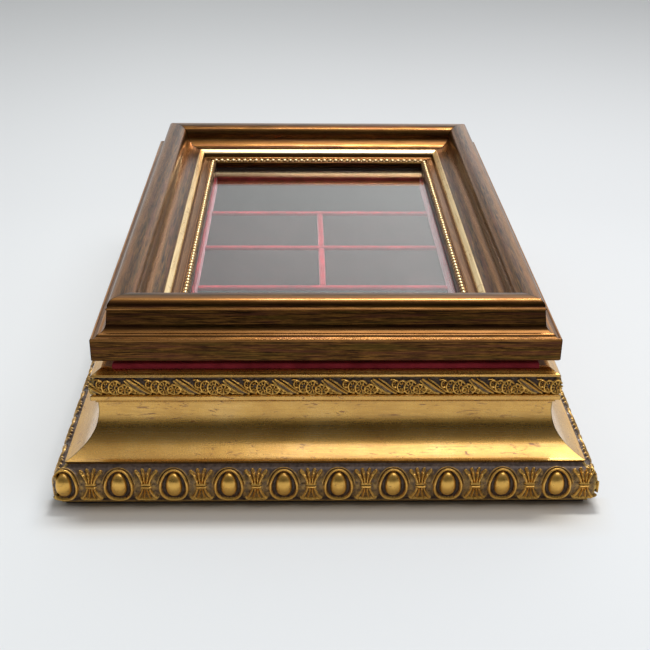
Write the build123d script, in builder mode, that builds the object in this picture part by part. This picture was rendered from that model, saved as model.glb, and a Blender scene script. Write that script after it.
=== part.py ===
from build123d import *
import os

# Coin display tray: a shallow casket made of picture-frame mouldings, with a
# velvet tray of six compartments and a hinged, glazed lid.
# Units are millimetres. +Z is up, -Y is the front, +X is the right.
# Origin: middle of the underside. Z = 0 is the surface that it stands on.

# ---------------------------------------------------------------- dimensions
lid_w = 230.0          # lid, outside width (X)
lid_d = 315.5          # lid, outside depth (Y)
lid_z = 72.0           # underside of the lid above the table
felt_t = 0.8           # felt sheet under the base
overhang = 21.6        # base moulding beyond the lid, on every side

sight_u = 43.4         # lid fascia to sight edge, across the moulding
rabbet_u = 36.4        # lid fascia to the glass rabbet
glass_t = 2.0
glass_top = 7.3        # top of the glass above the lid's underside
retainer_h = 3.8       # wood strip that holds the glass from below
retainer_end = 42.4

rail_inner = -17.0     # inside face of the base moulding, from the lid's fascia line
rim_h = 66.9           # flat top of the base moulding
board_t = 4.0          # bottom board
board_inset = -9.0     # edge of the bottom board, from the lid's fascia line

flange_x = 105.5       # tray flange, half width
flange_y = 155.25      # tray flange, half depth
flange_top = 69.95
well_x = 71.5          # tray well, half width
well_y = 116.0         # tray well, half depth
wall_t = 3.0
floor_t = 3.0
floor_top = 60.5
pad_t = 4.0
divider_t = 3.6
divider_top = 66.0
row_y = 58.5           # front and back cross dividers from the middle one

hinge_x = 70.0         # each hinge from the middle
hinge_w = 26.0
leaf_t = 0.9
leaf_in = -16.0        # inner end of each hinge leaf, from the lid's fascia line
knuckle_r = 3.0
pin_r = 1.25
pin_clear = 0.05
axis_o = 2.6           # hinge axis behind the lid's back face
knuckle_gap = 0.2

bumper_r = 2.8
bumper_h = 1.75
bumper_x = 102.3       # dome centres, over the flange's corners
bumper_y = 151.35

# ------------------------------------------------------------ derived values
LX = lid_w / 2
LY = lid_d / 2
BX = LX + overhang
BY = LY + overhang
axis_y = LY + axis_o
axis_z = rim_h - leaf_t + knuckle_r          # also lid_z - knuckle_r
sight_x = LX - sight_u
sight_y = LY - sight_u
rab_x = LX - rabbet_u
rab_y = LY - rabbet_u
ret_x = LX - retainer_end
ret_y = LY - retainer_end
glass_bot = lid_z + glass_top - glass_t
ret_top = glass_bot
ret_bot = ret_top - retainer_h
zf = felt_t

# Mitre planes: each corner's joint stands at 45 degrees in plan.
# A rail keeps what lies on the inner side of both its planes.


def mitre(sx, sy, hx, hy, front):
    # plane through the corner (sx*hx, sy*hy), normal along the rail's outward run
    n = (sx, -sy, 0) if front else (-sx, sy, 0)
    return Plane(origin=(sx * hx, sy * hy, 0), z_dir=n)


# Section points of the base moulding: (o, h), o outward from the lid's fascia
# line and h above the table.
egg_pts = [(16.9, zf), (20.3, 4.9), (21.6, 11.2), (20.9, 17.0), (18.4, 21.1), (14.8, 23.5)]
cove_pts = [(14.3, 23.6), (11.4, 24.7), (7.9, 26.5), (4.9, 28.8), (2.4, 31.7), (0.5, 35.2),
            (-0.7, 39.2), (-1.3, 43.4), (-1.3, 47.8)]
fillet_pts = [(-1.3, 47.8), (-1.3, 49.2), (1.6, 50.6), (2.0, 53.8), (1.2, 54.4)]
scroll_mid = (2.4, 59.2)
rim_pts = [(1.1, 64.1), (0.9, 64.9), (-0.6, 66.3), (-3.5, rim_h)]
back_pts = [(-3.5, rim_h), (rail_inner, rim_h), (rail_inner, zf + board_t),
            (board_inset, zf + board_t), (board_inset, zf), (16.9, zf)]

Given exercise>
Write out, exactly and with nothing else, the lines of the listing above from its first line through the line with "# Origin: middle".

Exercise response>
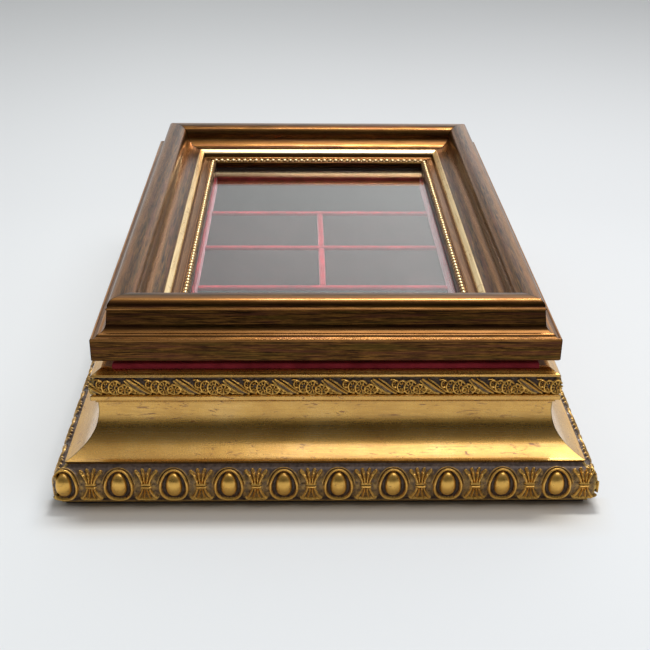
Write the build123d script, in builder mode, that builds the object in this picture part by part. This picture was rendered from that model, saved as model.glb, and a Blender scene script. Write that script after it.
=== part.py ===
from build123d import *
import os

# Coin display tray: a shallow casket made of picture-frame mouldings, with a
# velvet tray of six compartments and a hinged, glazed lid.
# Units are millimetres. +Z is up, -Y is the front, +X is the right.
# Origin: middle of the underside. Z = 0 is the surface that it stands on.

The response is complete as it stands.